2026-06-11 03:33:34 +08:00 · 2026-04-22 17:37:22 +09:00 · 2026-04-22 17:37:22 +09:00 · 79a9f0e6f6
commit 79a9f0e6f6
parent 4813a2b351
5 changed files with 273 additions and 3 deletions
--- a/ROADMAP.md
+++ b/ROADMAP.md
@ -6230,3 +6230,67 @@ Remove the `[turn N]` suffix entirely. Add an optional `continuation_prompt: str
 **Blocker.** None.

 **Source.** Jobdori dogfood sweep 2026-04-22 10:06 KST — read `src/runtime.py:154-168`, reproduced the `[turn N]` suffix injection pattern, confirmed no system-prompt or engine-side interpretation of the suffix exists.
+
+## Pinpoint #164. `run_turn_loop` timeout returns control to caller but does not cancel the underlying `submit_message` work — wedged provider threads leak past the deadline
+
+**Gap.** The #161 fix bounds the caller-facing wait on `PortRuntime.run_turn_loop` via `ThreadPoolExecutor.submit(...).result(timeout=...)`, but `ThreadPoolExecutor.shutdown(wait=False)` does not actually cancel a thread already running `engine.submit_message`. Python's threading model does not expose safe cooperative cancellation of arbitrary blocking calls (no `pthread_cancel`-equivalent for user code), so once a turn wedges on a slow provider the thread keeps running in the background after `run_turn_loop` returns.
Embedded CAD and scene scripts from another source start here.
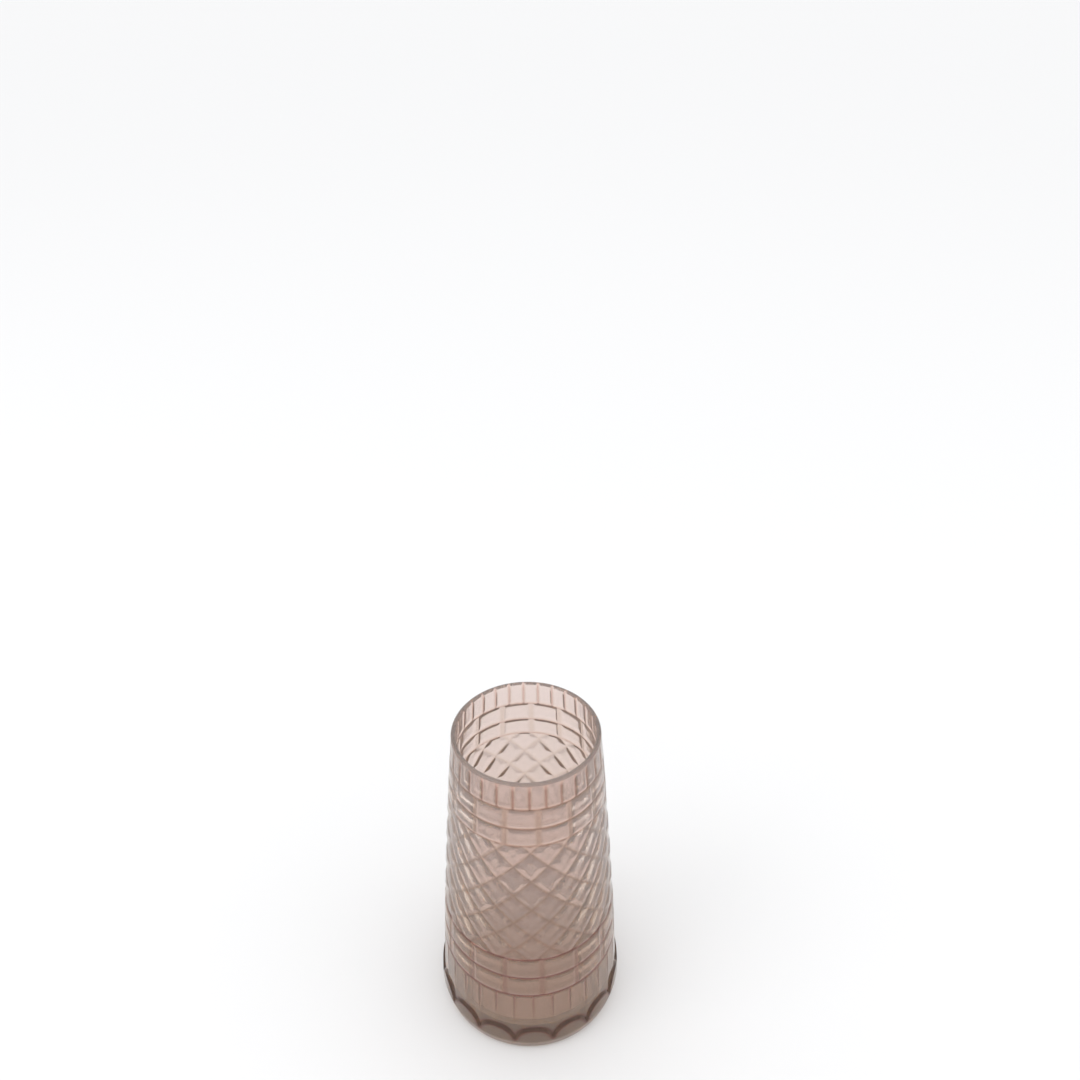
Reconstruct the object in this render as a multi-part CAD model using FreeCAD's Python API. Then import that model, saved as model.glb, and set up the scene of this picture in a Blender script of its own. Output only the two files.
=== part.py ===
"""A tapered glass vase, moulded in one piece, with pressed relief all round.

Frame: millimetres, +Z up. The origin is on the vase's axis in the plane that it stands on.
From the foot upwards the outside carries a ring of round-topped petals, a band of flutes,
two courses of bricks, a diamond lattice, two more courses of bricks and a band of flutes
under the lip. The inside is smooth.
"""

import FreeCAD, Part
import math
import os

Vector = FreeCAD.Vector
AXIS_POINT = Vector(0, 0, 0)
AXIS = Vector(0, 0, 1)

# The vase's overall size: the side runs through these three radii, with a slight outward bow.
HEIGHT = 200.0
SIDE_RADIUS_FOOT = 53.3
SIDE_RADIUS_MIDDLE = 47.7
SIDE_RADIUS_RIM = 39.3

# Foot and heel
FOOT_OUTER_RADIUS = 51.0
FOOT_INNER_RADIUS = 43.0
UNDERSIDE_RISE = 2.6
HEEL_TOP = 5.0
HEEL_TUCK = 0.5
HEEL_BULGE = 0.6

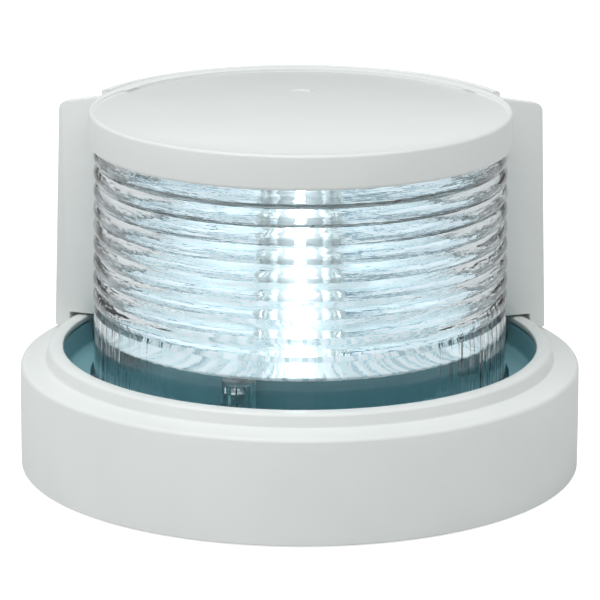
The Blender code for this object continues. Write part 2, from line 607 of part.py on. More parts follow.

Concretely:
+
+1. **Caller receives `TurnResult(stop_reason='timeout')` on time** — the caller-facing deadline works correctly (confirmed by 6 tests in `tests/test_run_turn_loop_timeout.py`).
+2. **But the worker thread is still executing `engine.submit_message`** — it will complete (or not) whenever the underlying `_format_output` / projected_usage computation returns, mutating the engine's `mutable_messages`, `transcript_store`, `total_usage` at an unpredictable later time.
+3. **If the caller reuses the same engine** (e.g., a long-lived CLI session or orchestration harness that pools engines), those deferred mutations land silently on top of fresh turns, corrupting the session in a way that `stop_reason` cannot signal.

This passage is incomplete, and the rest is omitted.